Selon une étude de la caisse des pensions suédoises réalisée en 2019, 72 % des hommes et 92 % des femmes à la retraite ont subi une baisse de leur pension et de leur pouvoir d’achat après la réforme du système.
La pauvreté s’est accentuée à tel point chez les retraités suédois que l’initiateur de cette réforme, Karl Gustaf-Scherman, déconseille aujourd’hui à la France de recopier ce modèle :
« Beaucoup de gens qui pourraient travailler jusqu’à 65 ans ne le font pas, parce qu’ils pensent que c’est suffisant. Nous avons une nouvelle formule pour calculer les pensions : il faut que les gens travaillent plus longtemps mais on ne leur explique pas, et nous n’aidons pas ceux qui en ont besoin. Ce que je dirais à Emmanuel Macron, c’est de réformer mais à la française, il ne faut pas recopier le modèle suédois » explique l’ancien responsable de la sécurité sociale suédoise à l’antenne de BFM-TV
Près de la moitié des femmes retraités sont au seuil de pauvreté en Suède. Selon la septuagénaire Birgitta Sevefjord, cofondatrice de Tantpatrullen, un collectif de femmes qui milite pour la réforme du système des retraites, analyse pour LeMonde :
« C’est un système qui privilégie les hommes, en bonne santé, éduqués, ayant de hauts salaires et capables de travailler pendant au moins quarante ans. »
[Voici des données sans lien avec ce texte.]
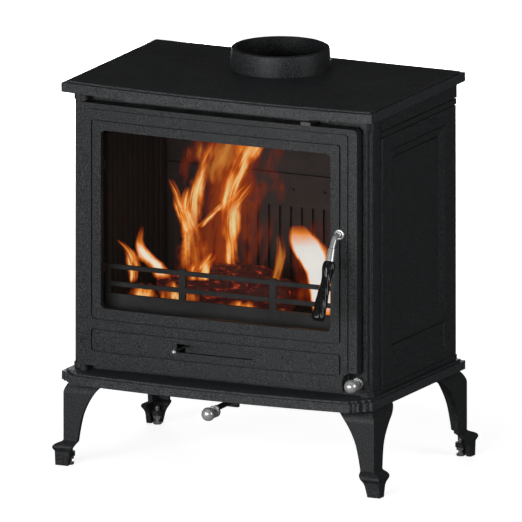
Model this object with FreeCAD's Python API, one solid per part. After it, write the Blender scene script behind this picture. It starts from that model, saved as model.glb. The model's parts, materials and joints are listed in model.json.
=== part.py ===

En effet, alors que le niveau des pensions dépendait majoritairement du régime général avant la réforme, il a basculé sur celui d’entreprise, financé par l’employeur et régulé par les accords collectifs qui peuvent varier d’une entreprise à l’autre. Or, si 90% des salariés ont bien droit à cette pension « complémentaire », ce n’est pas les cas des autoentrepreneurs ou des employés à temps partiel, en majorité des femmes.
Résultat, le niveau des pensions a baissé bien plus que ce que le gouvernement suédois avait prévu, mettant aujourd’hui les partis politiques dans une situation délicate face à une paupérisation massive de la population.
En France, une dynamique similaire s’est enclenchée en 2010, lorsque le report de l’âge légal de la retraite est passé de 60 à 62 ans, le nombre d’allocataires du RSA de plus de 58 ans a augmenté de 60 000 personnes. Le même phénomène a été observé sur l’augmentation de personnes dépendant de l’Allocation aux Adultes Handicapés (AAH) et l’Allocation de Solidarité Spécifique (ASS) avec 20 000 personnes de plus.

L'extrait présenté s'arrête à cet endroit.